Архиепископ решил оправдать ожидания и устроить дело ко всеобщей выгоде. Его двоюродная сестра, чьими достоинствами так восхищался Шлиман, была замужем за небогатым лавочником Кастроменосом. В семье были три дочери, все на выданье. Собрался семейный совет. Девушкам устроили смотр. Выбор пал на младшую. Она, несомненно, была самой красивой и умной. Несмотря на свои шестнадцать лет, она уже готовилась сдать экзамен на учительницу начальной школы. Ее звали Софьей – хорошее имя, означающее по-гречески «мудрость».
Много хлопот доставило путешествие к фотографу. У Софьи не было хорошего платья. Пришлось надеть платье старшей сестры, не по росту длинное. Кое-как платье подкололи, затянули, и девушка неподвижно выстояла несколько минут перед фотоаппаратом. Лицо получилось напряженное, улыбка не вышла, но Вибос был доволен. Он раздобыл несколько фотографий самых уродливых афинских девиц и послал их Шлиману вместе с. портретом племянницы. Мог ли кто-нибудь колебаться в выборе? Шлиман получил эту необычайную коллекцию уже в Америке, в Индианополисе. Увидев портрет Софьи, он с отвращением выкинул все остальные карточки.
Вспомнил ли он старую бродячую сказку о принце, который влюбился в портрет таинственной незнакомки? Пересняв с фотографии двенадцать копий, он одну послал Дорис в письме, где сообщил о своем твердом намерении жениться на Софье Кастроменос.
Но сначала нужно было покончить с первым браком. Как Шлиман и рассчитывал, в Америке это оказалось нетрудно. Адвокаты быстро оформили развод – вызов второй стороны не понадобился.
В августе 1869 года Шлиман уже вернулся в Афины и немедленно отправился в гости к своей нареченной.
Вначале он испугался: ему навстречу высыпала вся многочисленная семья Кастроменос – какие-то тетки, дяди, кузины. Все жали ему руки, усаживали, смотрели в глаза. На столе стояло лучшее вино, какое только можно было достать.
Невеста смотрела дичком, но крепилась и заставляла себя отвечать на вопросы.
А вопросы были испытующие:
– Хотелось бы вам совершить длительное путешествие?
– Вы не помните, когда император Адриан посетил Афины?

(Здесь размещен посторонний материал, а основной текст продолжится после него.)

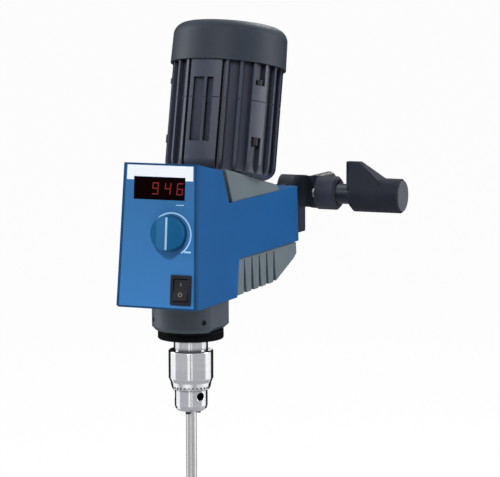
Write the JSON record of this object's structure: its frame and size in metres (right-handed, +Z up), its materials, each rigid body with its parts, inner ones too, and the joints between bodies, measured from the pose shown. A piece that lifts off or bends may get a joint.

– Что вы знаете наизусть из Гомера?
Софья прочитала несколько строк. Ее забавлял и немножко пугал нареченный жених. Невысок, худощав, немолод, подтянут. Миллионер. И, кажется, добрый человек, хотя и со странностями. Лучше было выйти замуж за него, чем за какого-нибудь полуграмотного мануфактурного торговца из числа приятелей отца.